__WORK TO COMPLETE__
In the data that follows, find the line containing "Write the JSON"; then quote that line and every line after it, exactly, through the last one.

***** INPUT FOR THIS TASK

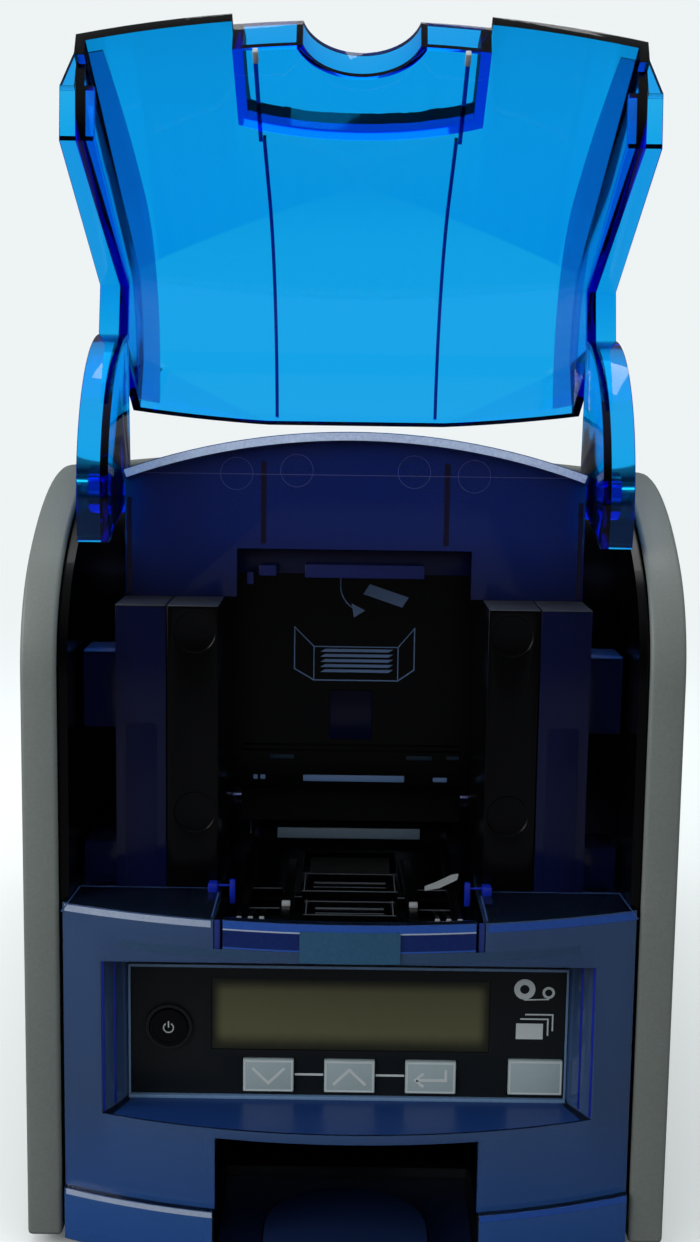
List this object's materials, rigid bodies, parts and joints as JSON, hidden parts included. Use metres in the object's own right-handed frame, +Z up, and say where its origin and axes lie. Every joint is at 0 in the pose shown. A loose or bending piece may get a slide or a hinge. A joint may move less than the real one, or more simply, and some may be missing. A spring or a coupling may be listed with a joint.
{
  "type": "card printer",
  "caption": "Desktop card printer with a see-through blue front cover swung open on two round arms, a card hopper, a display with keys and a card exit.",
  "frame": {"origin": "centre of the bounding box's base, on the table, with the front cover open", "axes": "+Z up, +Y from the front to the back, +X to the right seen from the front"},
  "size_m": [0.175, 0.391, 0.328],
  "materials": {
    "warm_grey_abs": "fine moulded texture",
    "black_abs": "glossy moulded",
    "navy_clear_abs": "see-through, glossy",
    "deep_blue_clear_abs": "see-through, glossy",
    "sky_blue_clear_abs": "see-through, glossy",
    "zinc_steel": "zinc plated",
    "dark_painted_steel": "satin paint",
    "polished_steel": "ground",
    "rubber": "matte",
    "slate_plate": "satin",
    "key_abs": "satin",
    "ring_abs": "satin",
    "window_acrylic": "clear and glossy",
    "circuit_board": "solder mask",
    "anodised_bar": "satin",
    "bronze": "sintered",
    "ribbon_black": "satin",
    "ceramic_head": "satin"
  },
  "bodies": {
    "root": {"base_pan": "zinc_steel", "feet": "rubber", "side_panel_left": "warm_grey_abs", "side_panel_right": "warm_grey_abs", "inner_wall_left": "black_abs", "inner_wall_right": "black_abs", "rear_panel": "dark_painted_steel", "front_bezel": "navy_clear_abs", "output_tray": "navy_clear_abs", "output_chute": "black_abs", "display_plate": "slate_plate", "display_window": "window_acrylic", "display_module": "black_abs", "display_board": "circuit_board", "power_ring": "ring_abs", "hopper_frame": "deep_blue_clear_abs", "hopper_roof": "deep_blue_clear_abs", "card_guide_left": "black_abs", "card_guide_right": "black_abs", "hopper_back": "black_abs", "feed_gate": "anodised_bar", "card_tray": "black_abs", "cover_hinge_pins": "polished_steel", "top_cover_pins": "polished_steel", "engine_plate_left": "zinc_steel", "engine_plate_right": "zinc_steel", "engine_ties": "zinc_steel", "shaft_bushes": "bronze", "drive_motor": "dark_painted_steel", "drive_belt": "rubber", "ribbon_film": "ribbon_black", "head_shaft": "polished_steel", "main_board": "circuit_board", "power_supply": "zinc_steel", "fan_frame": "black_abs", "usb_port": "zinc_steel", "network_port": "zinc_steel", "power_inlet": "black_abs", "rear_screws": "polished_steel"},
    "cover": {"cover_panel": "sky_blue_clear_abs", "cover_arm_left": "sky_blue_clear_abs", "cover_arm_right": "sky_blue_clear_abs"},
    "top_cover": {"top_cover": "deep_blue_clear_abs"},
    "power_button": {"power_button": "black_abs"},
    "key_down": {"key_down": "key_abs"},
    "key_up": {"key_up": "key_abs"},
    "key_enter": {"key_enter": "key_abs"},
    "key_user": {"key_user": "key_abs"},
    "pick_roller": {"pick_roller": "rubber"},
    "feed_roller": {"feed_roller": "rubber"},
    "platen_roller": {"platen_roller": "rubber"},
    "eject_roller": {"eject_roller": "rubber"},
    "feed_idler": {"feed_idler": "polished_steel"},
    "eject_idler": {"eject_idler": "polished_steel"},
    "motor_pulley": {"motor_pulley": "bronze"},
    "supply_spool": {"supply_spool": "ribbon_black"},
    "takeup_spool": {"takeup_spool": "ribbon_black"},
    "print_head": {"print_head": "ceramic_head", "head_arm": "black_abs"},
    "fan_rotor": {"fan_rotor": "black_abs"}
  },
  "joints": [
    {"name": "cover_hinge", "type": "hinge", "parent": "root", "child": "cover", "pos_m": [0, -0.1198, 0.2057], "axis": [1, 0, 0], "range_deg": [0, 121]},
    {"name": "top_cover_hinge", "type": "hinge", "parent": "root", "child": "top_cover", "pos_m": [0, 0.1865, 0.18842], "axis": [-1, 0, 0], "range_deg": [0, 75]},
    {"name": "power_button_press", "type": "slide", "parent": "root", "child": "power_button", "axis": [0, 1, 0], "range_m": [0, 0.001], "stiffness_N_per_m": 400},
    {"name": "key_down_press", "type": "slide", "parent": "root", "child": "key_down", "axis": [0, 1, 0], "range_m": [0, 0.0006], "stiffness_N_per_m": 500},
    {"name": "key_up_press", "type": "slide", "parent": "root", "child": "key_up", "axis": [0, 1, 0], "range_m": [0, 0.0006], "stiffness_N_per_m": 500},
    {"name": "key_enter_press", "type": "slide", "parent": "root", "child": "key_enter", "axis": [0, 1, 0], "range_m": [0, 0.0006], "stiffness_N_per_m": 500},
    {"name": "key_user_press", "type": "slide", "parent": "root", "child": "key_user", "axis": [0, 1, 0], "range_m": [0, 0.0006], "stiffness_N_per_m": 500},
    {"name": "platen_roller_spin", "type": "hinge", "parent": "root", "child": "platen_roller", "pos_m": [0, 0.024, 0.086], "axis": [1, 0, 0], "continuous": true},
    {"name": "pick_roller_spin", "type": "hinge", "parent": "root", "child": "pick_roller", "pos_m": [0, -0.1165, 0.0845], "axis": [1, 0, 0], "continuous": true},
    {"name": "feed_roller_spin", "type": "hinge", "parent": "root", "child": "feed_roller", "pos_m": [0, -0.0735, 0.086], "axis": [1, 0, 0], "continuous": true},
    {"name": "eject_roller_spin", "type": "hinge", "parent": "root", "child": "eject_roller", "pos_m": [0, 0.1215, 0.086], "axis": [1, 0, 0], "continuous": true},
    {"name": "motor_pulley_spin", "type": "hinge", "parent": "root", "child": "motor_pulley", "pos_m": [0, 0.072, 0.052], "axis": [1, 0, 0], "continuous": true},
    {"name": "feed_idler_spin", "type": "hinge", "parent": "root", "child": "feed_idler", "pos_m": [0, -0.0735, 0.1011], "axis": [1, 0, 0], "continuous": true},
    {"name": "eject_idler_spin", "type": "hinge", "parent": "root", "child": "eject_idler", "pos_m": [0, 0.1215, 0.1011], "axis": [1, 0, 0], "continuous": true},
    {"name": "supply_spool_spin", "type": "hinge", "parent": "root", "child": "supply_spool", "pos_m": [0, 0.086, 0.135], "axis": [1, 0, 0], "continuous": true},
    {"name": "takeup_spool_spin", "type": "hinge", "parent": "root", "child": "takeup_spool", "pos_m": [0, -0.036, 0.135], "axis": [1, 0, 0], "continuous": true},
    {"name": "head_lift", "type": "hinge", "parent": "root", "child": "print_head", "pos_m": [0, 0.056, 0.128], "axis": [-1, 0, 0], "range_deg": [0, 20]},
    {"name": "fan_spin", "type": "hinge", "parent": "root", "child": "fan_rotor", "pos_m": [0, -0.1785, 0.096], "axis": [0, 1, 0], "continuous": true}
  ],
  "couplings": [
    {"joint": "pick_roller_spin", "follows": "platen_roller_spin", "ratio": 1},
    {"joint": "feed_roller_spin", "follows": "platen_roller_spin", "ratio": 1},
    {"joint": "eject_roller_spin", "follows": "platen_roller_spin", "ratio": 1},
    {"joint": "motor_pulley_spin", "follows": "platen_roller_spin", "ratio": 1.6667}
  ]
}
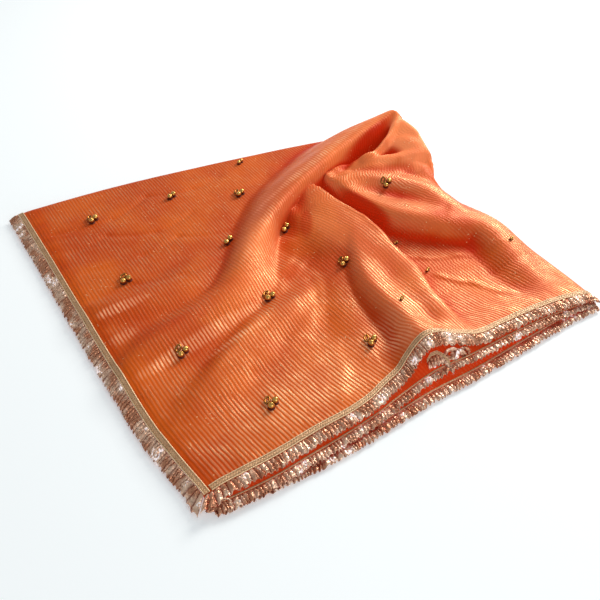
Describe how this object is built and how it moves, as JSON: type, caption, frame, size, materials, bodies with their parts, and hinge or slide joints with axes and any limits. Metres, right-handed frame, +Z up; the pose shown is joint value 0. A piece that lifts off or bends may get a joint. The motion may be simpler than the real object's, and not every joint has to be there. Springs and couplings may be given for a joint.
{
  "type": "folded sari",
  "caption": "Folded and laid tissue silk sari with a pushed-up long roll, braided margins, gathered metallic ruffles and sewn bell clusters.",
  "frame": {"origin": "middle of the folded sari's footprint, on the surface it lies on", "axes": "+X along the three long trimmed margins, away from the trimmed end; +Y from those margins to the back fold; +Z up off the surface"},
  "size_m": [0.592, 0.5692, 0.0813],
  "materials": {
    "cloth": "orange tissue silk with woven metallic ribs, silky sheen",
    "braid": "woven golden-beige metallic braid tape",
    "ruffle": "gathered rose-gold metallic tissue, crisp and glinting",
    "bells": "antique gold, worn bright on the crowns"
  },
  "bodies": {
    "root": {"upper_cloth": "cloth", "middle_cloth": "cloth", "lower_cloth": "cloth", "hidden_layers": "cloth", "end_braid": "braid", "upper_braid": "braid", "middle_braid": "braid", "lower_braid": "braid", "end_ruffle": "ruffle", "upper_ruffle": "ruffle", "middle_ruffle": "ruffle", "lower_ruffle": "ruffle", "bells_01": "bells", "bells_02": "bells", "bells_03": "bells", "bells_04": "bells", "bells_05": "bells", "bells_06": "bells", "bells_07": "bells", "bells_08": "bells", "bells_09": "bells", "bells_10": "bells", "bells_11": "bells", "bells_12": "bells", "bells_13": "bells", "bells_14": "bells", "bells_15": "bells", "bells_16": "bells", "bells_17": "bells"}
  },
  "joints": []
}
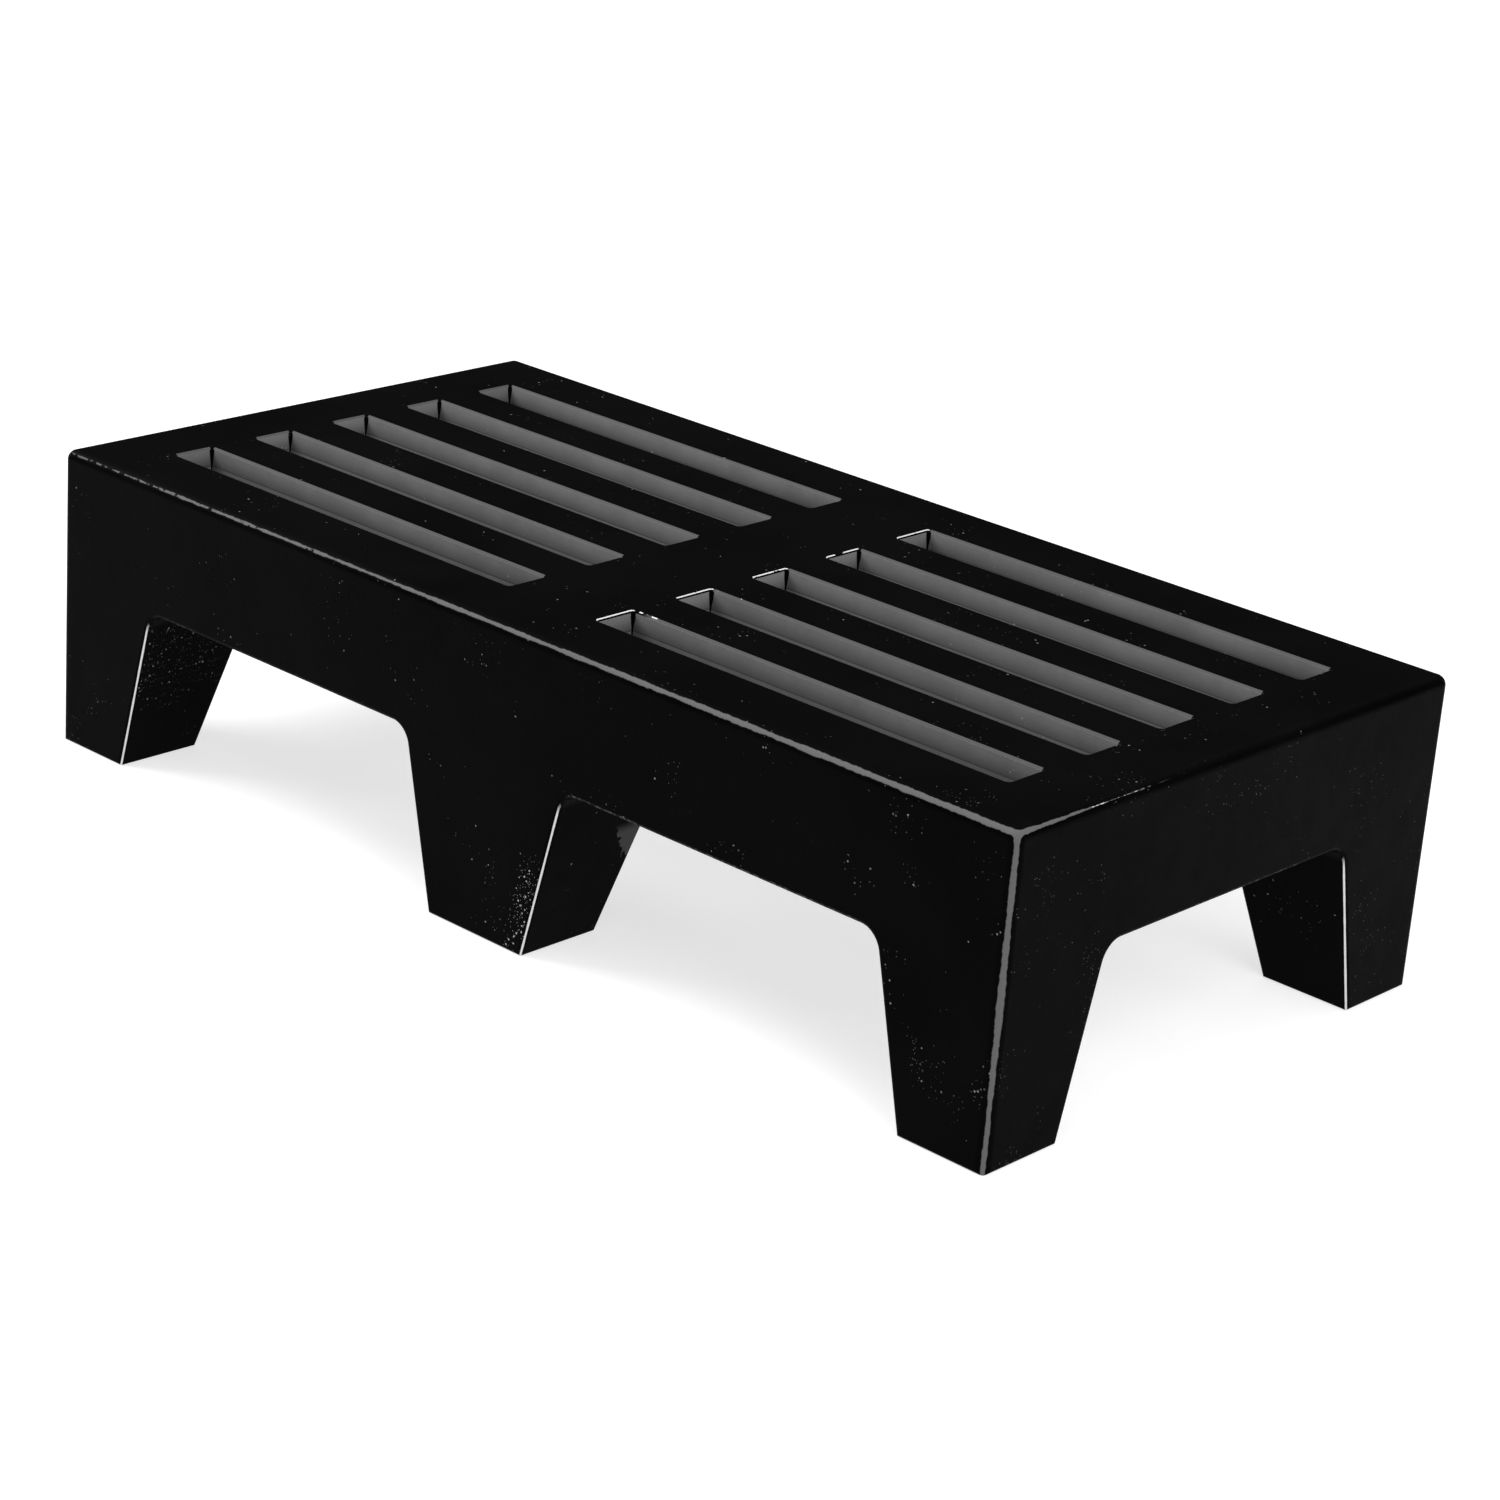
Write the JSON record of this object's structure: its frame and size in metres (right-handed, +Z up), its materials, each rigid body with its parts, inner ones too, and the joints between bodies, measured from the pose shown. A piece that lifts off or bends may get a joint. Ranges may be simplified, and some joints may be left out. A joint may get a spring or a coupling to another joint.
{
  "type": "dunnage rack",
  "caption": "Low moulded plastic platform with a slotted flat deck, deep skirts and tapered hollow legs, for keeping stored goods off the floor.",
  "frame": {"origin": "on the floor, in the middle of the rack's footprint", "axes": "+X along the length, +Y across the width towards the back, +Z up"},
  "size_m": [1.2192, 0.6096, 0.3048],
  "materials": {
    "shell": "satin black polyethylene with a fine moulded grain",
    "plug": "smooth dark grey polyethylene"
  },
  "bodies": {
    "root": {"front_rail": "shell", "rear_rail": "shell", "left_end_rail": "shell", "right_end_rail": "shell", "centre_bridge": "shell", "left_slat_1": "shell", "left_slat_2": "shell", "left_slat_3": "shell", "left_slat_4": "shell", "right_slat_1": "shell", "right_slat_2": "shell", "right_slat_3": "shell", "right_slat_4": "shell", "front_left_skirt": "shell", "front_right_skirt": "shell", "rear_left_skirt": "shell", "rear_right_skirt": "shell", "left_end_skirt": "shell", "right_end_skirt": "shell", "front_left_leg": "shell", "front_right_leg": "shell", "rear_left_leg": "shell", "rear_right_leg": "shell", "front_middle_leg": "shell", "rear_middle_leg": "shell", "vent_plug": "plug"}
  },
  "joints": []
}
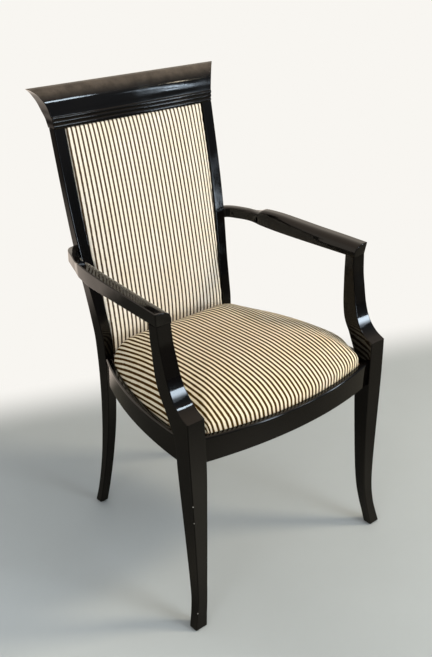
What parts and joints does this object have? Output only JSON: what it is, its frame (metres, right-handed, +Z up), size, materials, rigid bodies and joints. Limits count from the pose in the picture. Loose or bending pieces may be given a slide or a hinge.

**********

__FULL OUTPUT__
Write the JSON record of this object's structure: its frame and size in metres (right-handed, +Z up), its materials, each rigid body with its parts, inner ones too, and the joints between bodies, measured from the pose shown. A piece that lifts off or bends may get a joint. Ranges may be simplified, and some joints may be left out. A joint may get a spring or a coupling to another joint.
{
  "type": "dunnage rack",
  "caption": "Low moulded plastic platform with a slotted flat deck, deep skirts and tapered hollow legs, for keeping stored goods off the floor.",
  "frame": {"origin": "on the floor, in the middle of the rack's footprint", "axes": "+X along the length, +Y across the width towards the back, +Z up"},
  "size_m": [1.2192, 0.6096, 0.3048],
  "materials": {
    "shell": "satin black polyethylene with a fine moulded grain",
    "plug": "smooth dark grey polyethylene"
  },
  "bodies": {
    "root": {"front_rail": "shell", "rear_rail": "shell", "left_end_rail": "shell", "right_end_rail": "shell", "centre_bridge": "shell", "left_slat_1": "shell", "left_slat_2": "shell", "left_slat_3": "shell", "left_slat_4": "shell", "right_slat_1": "shell", "right_slat_2": "shell", "right_slat_3": "shell", "right_slat_4": "shell", "front_left_skirt": "shell", "front_right_skirt": "shell", "rear_left_skirt": "shell", "rear_right_skirt": "shell", "left_end_skirt": "shell", "right_end_skirt": "shell", "front_left_leg": "shell", "front_right_leg": "shell", "rear_left_leg": "shell", "rear_right_leg": "shell", "front_middle_leg": "shell", "rear_middle_leg": "shell", "vent_plug": "plug"}
  },
  "joints": []
}
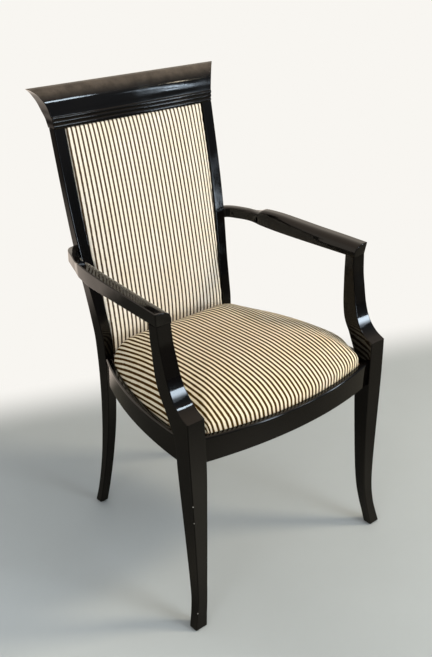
What parts and joints does this object have? Output only JSON: what it is, its frame (metres, right-handed, +Z up), size, materials, rigid bodies and joints. Limits count from the pose in the picture. Loose or bending pieces may be given a slide or a hinge.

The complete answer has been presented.